Reputation: 6906
From a Hash relations
I want to remove some entries and keep the ones I removed in another Hash obj
.
I found Hash.delete_if
and did:
obj = relations.delete_if{|k,v| v[:value] == 1}
However, instead of returning the ones that are removed, it returns the ones that are not removed.

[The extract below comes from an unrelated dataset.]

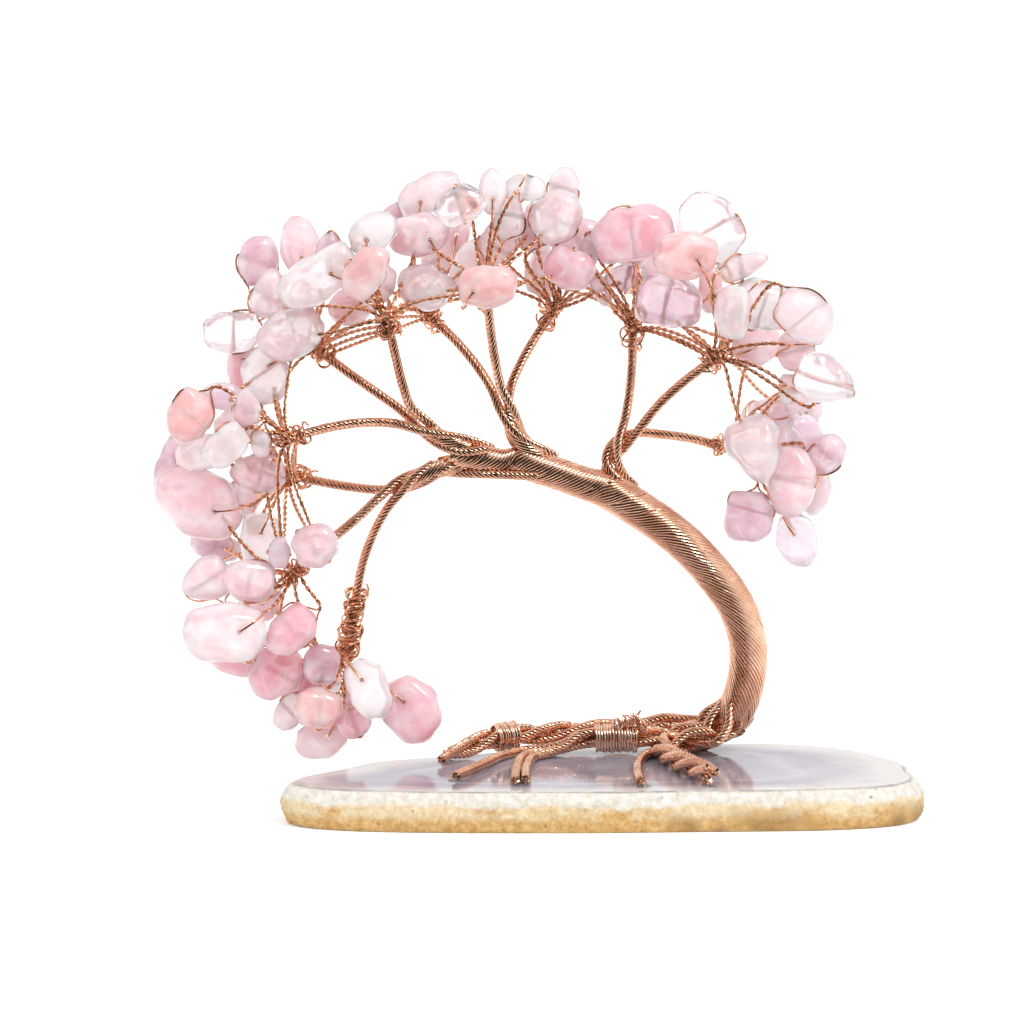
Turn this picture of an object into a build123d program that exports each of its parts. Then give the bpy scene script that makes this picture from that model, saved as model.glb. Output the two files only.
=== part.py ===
"""Gemstone tree: drilled quartz chips on a twisted copper wire tree, stood on a slice of agate.

Millimetres, Z up, the front faces -Y and the slab's underside lies on Z = 0.
Places read in the picture keep their pixels: x runs right, y runs down.
"""

import os
from math import cos, radians, sin

import numpy as np
from build123d import *

os.makedirs("parts", exist_ok=True)

# Scale and angle of the picture that the places were read in
tree_width = 125.8
tree_width_pixels = 699.0
middle_pixels = 602.5
slab_top_pixels = 768.0
view_rise = 9.0
pixel = tree_width / tree_width_pixels
rise = radians(view_rise)

# Agate slab
slab_width = 117.0
slab_depth = 54.0
slab_height = 7.5
slab_face_share = 0.95
slab_foot_share = 0.97
slab_belly_share = 0.55
slab_edge_pixels = [
    (293, 784), (298, 780), (307, 775), (320, 771), (340, 768), (362, 765), (400, 761),
    (440, 758), (490, 755), (545, 752), (600, 750), (650, 748), (705, 747), (760, 746),
    (800, 747), (835, 749), (862, 753), (884, 757), (902, 763), (913, 769), (915, 774),
    (908, 780), (893, 784), (862, 787), (820, 789), (780, 788), (740, 787), (705, 789),
    (640, 790), (570, 790), (500, 790), (430, 789), (365, 789), (320, 788), (299, 787),
]

# Strands of the trunk
strand = 0.83
strand_gap = 0.06
strand_sides = 6
trunk_lay = 48.0
limb_lay = 22.0
trunk_station = 4.4
limb_station = 3.6
stem_station = 6.0
foot_depth = 17.0
crown_depth = 7.0
trunk_pixels = [
    (731, 729), (741, 716), (745, 700), (751, 678), (753, 655), (750, 630), (740, 605), (715, 573),
    (690, 545), (650, 515), (617, 496), (580, 480), (530, 466), (497, 460), (460, 455),
]
fork_pixels = {"right": (617, 496), "middle": (530, 466), "upper": (460, 455), "lower": (460, 455)}
limb_pixels = {
    "right": [(603, 470), (611, 451), (630, 430)],
    "middle": [(516, 448), (510, 425), (500, 390)],
    "upper": [(435, 437), (405, 415)],
    "lower": [(437, 467), (420, 475), (385, 495)],
}
limb_depth_shares = {"right": 0.25, "middle": 0.1, "upper": 0.05, "lower": -0.05}
limbs = list(fork_pixels)
fork_stations = 2
third_turns = (90, 210, 330)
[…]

Is there a method that does that?
Upvotes: 1
Views: 784
Reputation: 4496
Try this:
another_hash = {}
relations.delete_if{|k,v| v == 1 ? another_hash[k] = v; true : false}
Upvotes: 2
Reputation: 6644
You could use the partition
method:
{x: 1, y: 0, z: 2, t: 1}.partition {|k, v| v == 1}
# => [[[:x, 1], [:t, 1]], [[:y, 0], [:z, 2]]]
You would then have to turn the results back into hashes, for which you can use the Hash[]
method:
{x: 1, y: 0, z: 2, t: 1}.partition{|k, v| v == 1}.map{|h| Hash[h]}
# => [{:x => 1, :t => 1}, {:y => 0, :z => 2}]
So to do what you were asking:
obj, relations = relations.partition{|k, v| v[:value] == 1}.map{|h| Hash[h]}
Upvotes: 3
Reputation: 230531
I don't know of a built-in method that does this, but building the method yourself is trivial.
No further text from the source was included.